Vers un nouveau cadre légal ?
Face à ces tensions récurrentes, plusieurs pistes de réforme du cadre légal sont débattues :
– Création d’une autorité indépendante de contrôle de la police
– Interdiction ou encadrement plus strict de certaines armes comme les LBD
– Renforcement des sanctions en cas de violences policières avérées
– Meilleure formation des forces de l’ordre à la désescalade
Ces propositions se heurtent cependant aux réticences d’une partie de la classe politique et des syndicats de police. Le débat reste vif entre les partisans d’un durcissement de la répression et ceux qui prônent une approche plus respectueuse des libertés fondamentales.

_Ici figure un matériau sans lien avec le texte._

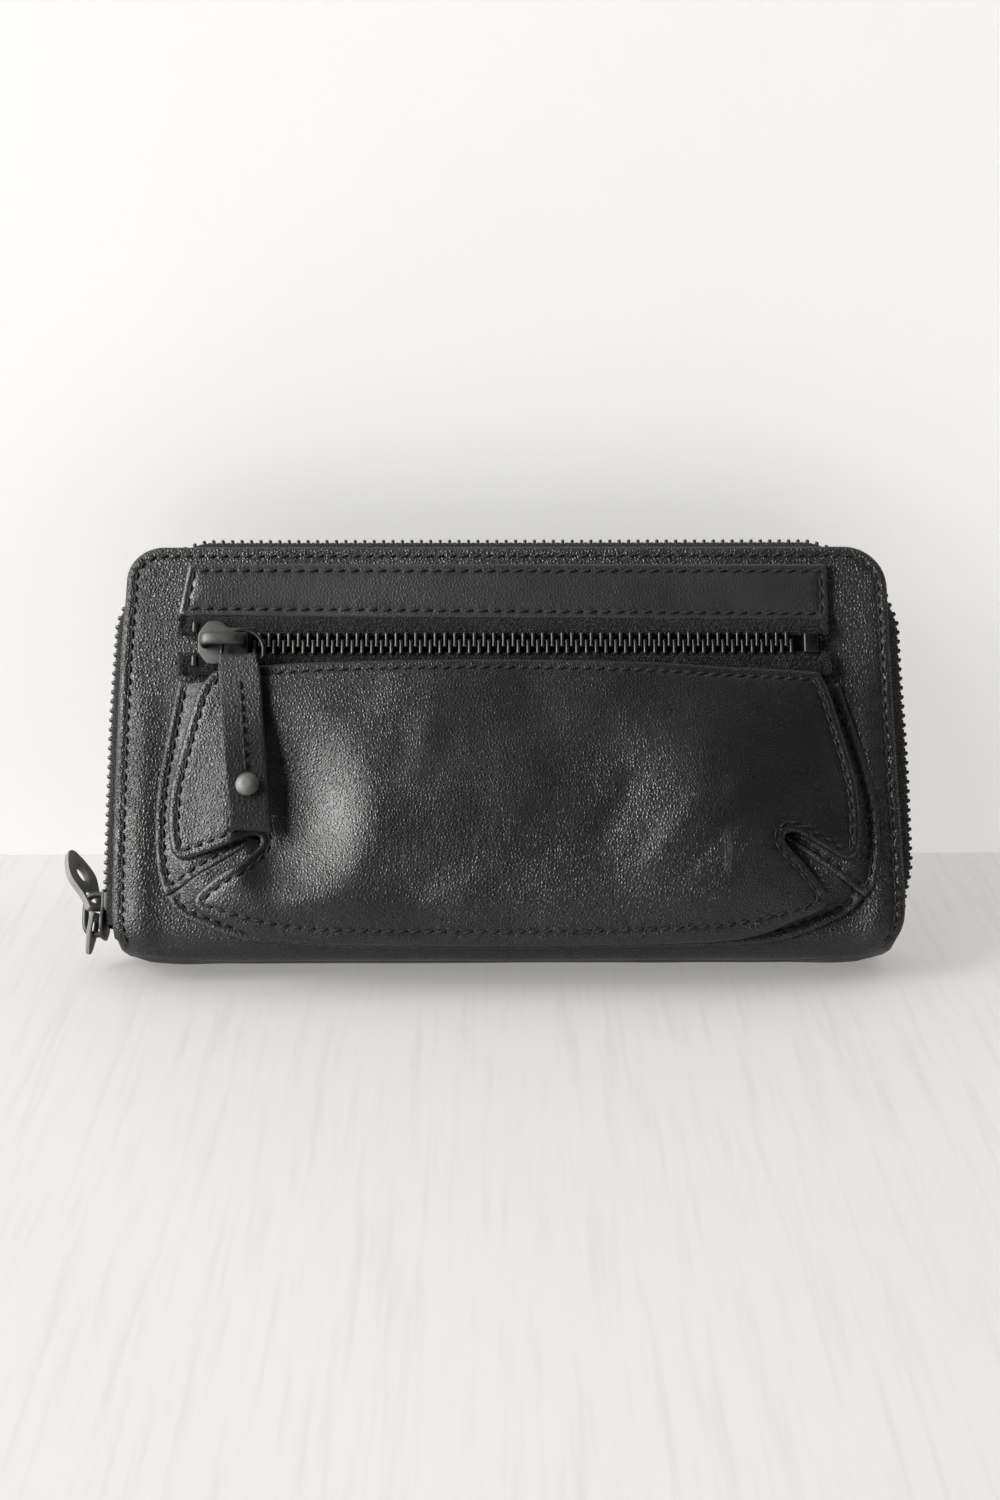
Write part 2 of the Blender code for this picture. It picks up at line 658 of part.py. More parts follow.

L’enjeu démocratique du droit de manifester
Au-delà des aspects juridiques, c’est bien la conception même de la démocratie qui est en jeu dans ce débat. Le droit de manifester est en effet considéré comme un pilier de l’expression démocratique, permettant aux citoyens de faire entendre leur voix en dehors des seules échéances électorales.
Son encadrement trop strict risquerait d’étouffer la contestation sociale et de creuser le fossé entre les citoyens et leurs dirigeants. À l’inverse, l’absence totale de régulation pourrait conduire à des débordements menaçant la sécurité publique.
Trouver le juste équilibre entre ces deux impératifs reste un défi majeur pour nos démocraties contemporaines. Il implique un dialogue constant entre autorités, forces de l’ordre, manifestants et société civile pour définir collectivement les contours d’un exercice apaisé de la liberté de réunion.
La liberté de réunion et l’usage de la force par la police cristallisent les tensions entre ordre public et libertés fondamentales. Si le cadre légal tente de concilier ces impératifs, son application sur le terrain fait l’objet de vives critiques. Un débat crucial pour l’avenir de nos démocraties.